■ **Required task**
Copy out each line of the material below with no changes.

■ **Material provided**
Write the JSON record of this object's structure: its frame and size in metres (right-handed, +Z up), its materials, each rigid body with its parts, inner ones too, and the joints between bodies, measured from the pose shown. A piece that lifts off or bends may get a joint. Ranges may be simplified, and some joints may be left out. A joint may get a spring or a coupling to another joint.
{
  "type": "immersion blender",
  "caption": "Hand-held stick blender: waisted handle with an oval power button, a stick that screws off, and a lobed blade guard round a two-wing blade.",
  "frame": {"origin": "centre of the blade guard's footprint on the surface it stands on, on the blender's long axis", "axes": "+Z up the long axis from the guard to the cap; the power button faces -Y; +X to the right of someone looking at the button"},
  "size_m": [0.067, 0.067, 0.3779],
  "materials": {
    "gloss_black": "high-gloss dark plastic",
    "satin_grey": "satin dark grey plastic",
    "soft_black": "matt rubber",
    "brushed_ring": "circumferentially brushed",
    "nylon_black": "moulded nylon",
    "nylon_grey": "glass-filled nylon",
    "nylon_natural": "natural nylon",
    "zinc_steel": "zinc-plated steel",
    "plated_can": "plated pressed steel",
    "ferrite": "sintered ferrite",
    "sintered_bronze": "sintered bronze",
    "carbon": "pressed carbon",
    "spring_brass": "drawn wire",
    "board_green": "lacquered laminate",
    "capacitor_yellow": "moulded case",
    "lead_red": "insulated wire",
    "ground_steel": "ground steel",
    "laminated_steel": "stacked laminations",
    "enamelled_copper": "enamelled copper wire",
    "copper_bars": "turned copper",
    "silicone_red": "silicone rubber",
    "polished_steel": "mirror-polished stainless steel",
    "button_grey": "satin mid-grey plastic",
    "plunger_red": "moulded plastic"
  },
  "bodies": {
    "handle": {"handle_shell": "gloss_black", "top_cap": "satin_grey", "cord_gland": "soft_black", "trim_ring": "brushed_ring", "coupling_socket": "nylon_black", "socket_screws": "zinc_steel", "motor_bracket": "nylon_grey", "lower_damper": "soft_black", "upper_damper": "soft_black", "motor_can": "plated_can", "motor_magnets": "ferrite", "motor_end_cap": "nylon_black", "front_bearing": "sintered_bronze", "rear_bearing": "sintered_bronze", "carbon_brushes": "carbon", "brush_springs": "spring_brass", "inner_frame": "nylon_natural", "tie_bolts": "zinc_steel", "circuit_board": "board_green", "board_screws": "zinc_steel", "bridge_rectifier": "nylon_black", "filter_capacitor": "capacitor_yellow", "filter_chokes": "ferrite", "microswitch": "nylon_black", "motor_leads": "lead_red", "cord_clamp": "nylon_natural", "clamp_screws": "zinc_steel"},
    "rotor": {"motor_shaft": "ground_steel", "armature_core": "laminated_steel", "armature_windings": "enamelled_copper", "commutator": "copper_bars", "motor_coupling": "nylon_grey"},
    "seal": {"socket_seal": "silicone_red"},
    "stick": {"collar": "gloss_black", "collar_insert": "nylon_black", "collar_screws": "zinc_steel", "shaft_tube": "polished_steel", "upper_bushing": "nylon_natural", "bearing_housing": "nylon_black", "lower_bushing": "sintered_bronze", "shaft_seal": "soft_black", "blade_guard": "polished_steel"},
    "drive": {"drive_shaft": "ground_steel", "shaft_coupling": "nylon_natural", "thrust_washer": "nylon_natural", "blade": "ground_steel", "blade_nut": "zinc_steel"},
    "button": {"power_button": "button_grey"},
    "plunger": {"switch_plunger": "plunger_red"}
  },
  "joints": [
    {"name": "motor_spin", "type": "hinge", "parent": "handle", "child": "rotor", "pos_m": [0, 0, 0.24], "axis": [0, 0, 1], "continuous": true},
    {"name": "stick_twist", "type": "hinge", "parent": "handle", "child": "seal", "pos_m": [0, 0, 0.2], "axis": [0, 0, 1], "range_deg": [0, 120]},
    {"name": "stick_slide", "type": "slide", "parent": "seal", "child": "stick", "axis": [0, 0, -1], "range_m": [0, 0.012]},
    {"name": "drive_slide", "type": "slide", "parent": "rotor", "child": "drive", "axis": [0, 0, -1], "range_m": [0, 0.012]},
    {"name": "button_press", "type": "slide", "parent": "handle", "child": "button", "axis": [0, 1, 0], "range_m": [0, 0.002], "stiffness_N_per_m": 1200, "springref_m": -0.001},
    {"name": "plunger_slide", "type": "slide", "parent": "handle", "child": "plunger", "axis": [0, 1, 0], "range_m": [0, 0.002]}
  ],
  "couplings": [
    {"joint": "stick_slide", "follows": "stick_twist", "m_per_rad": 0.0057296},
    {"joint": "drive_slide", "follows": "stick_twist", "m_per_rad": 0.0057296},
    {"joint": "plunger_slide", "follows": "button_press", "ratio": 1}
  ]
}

■ **Completed exercise**
Write the JSON record of this object's structure: its frame and size in metres (right-handed, +Z up), its materials, each rigid body with its parts, inner ones too, and the joints between bodies, measured from the pose shown. A piece that lifts off or bends may get a joint. Ranges may be simplified, and some joints may be left out. A joint may get a spring or a coupling to another joint.
{
  "type": "immersion blender",
  "caption": "Hand-held stick blender: waisted handle with an oval power button, a stick that screws off, and a lobed blade guard round a two-wing blade.",
  "frame": {"origin": "centre of the blade guard's footprint on the surface it stands on, on the blender's long axis", "axes": "+Z up the long axis from the guard to the cap; the power button faces -Y; +X to the right of someone looking at the button"},
  "size_m": [0.067, 0.067, 0.3779],
  "materials": {
    "gloss_black": "high-gloss dark plastic",
    "satin_grey": "satin dark grey plastic",
    "soft_black": "matt rubber",
    "brushed_ring": "circumferentially brushed",
    "nylon_black": "moulded nylon",
    "nylon_grey": "glass-filled nylon",
    "nylon_natural": "natural nylon",
    "zinc_steel": "zinc-plated steel",
    "plated_can": "plated pressed steel",
    "ferrite": "sintered ferrite",
    "sintered_bronze": "sintered bronze",
    "carbon": "pressed carbon",
    "spring_brass": "drawn wire",
    "board_green": "lacquered laminate",
    "capacitor_yellow": "moulded case",
    "lead_red": "insulated wire",
    "ground_steel": "ground steel",
    "laminated_steel": "stacked laminations",
    "enamelled_copper": "enamelled copper wire",
    "copper_bars": "turned copper",
    "silicone_red": "silicone rubber",
    "polished_steel": "mirror-polished stainless steel",
    "button_grey": "satin mid-grey plastic",
    "plunger_red": "moulded plastic"
  },
  "bodies": {
    "handle": {"handle_shell": "gloss_black", "top_cap": "satin_grey", "cord_gland": "soft_black", "trim_ring": "brushed_ring", "coupling_socket": "nylon_black", "socket_screws": "zinc_steel", "motor_bracket": "nylon_grey", "lower_damper": "soft_black", "upper_damper": "soft_black", "motor_can": "plated_can", "motor_magnets": "ferrite", "motor_end_cap": "nylon_black", "front_bearing": "sintered_bronze", "rear_bearing": "sintered_bronze", "carbon_brushes": "carbon", "brush_springs": "spring_brass", "inner_frame": "nylon_natural", "tie_bolts": "zinc_steel", "circuit_board": "board_green", "board_screws": "zinc_steel", "bridge_rectifier": "nylon_black", "filter_capacitor": "capacitor_yellow", "filter_chokes": "ferrite", "microswitch": "nylon_black", "motor_leads": "lead_red", "cord_clamp": "nylon_natural", "clamp_screws": "zinc_steel"},
    "rotor": {"motor_shaft": "ground_steel", "armature_core": "laminated_steel", "armature_windings": "enamelled_copper", "commutator": "copper_bars", "motor_coupling": "nylon_grey"},
    "seal": {"socket_seal": "silicone_red"},
    "stick": {"collar": "gloss_black", "collar_insert": "nylon_black", "collar_screws": "zinc_steel", "shaft_tube": "polished_steel", "upper_bushing": "nylon_natural", "bearing_housing": "nylon_black", "lower_bushing": "sintered_bronze", "shaft_seal": "soft_black", "blade_guard": "polished_steel"},
    "drive": {"drive_shaft": "ground_steel", "shaft_coupling": "nylon_natural", "thrust_washer": "nylon_natural", "blade": "ground_steel", "blade_nut": "zinc_steel"},
    "button": {"power_button": "button_grey"},
    "plunger": {"switch_plunger": "plunger_red"}
  },
  "joints": [
    {"name": "motor_spin", "type": "hinge", "parent": "handle", "child": "rotor", "pos_m": [0, 0, 0.24], "axis": [0, 0, 1], "continuous": true},
    {"name": "stick_twist", "type": "hinge", "parent": "handle", "child": "seal", "pos_m": [0, 0, 0.2], "axis": [0, 0, 1], "range_deg": [0, 120]},
    {"name": "stick_slide", "type": "slide", "parent": "seal", "child": "stick", "axis": [0, 0, -1], "range_m": [0, 0.012]},
    {"name": "drive_slide", "type": "slide", "parent": "rotor", "child": "drive", "axis": [0, 0, -1], "range_m": [0, 0.012]},
    {"name": "button_press", "type": "slide", "parent": "handle", "child": "button", "axis": [0, 1, 0], "range_m": [0, 0.002], "stiffness_N_per_m": 1200, "springref_m": -0.001},
    {"name": "plunger_slide", "type": "slide", "parent": "handle", "child": "plunger", "axis": [0, 1, 0], "range_m": [0, 0.002]}
  ],
  "couplings": [
    {"joint": "stick_slide", "follows": "stick_twist", "m_per_rad": 0.0057296},
    {"joint": "drive_slide", "follows": "stick_twist", "m_per_rad": 0.0057296},
    {"joint": "plunger_slide", "follows": "button_press", "ratio": 1}
  ]
}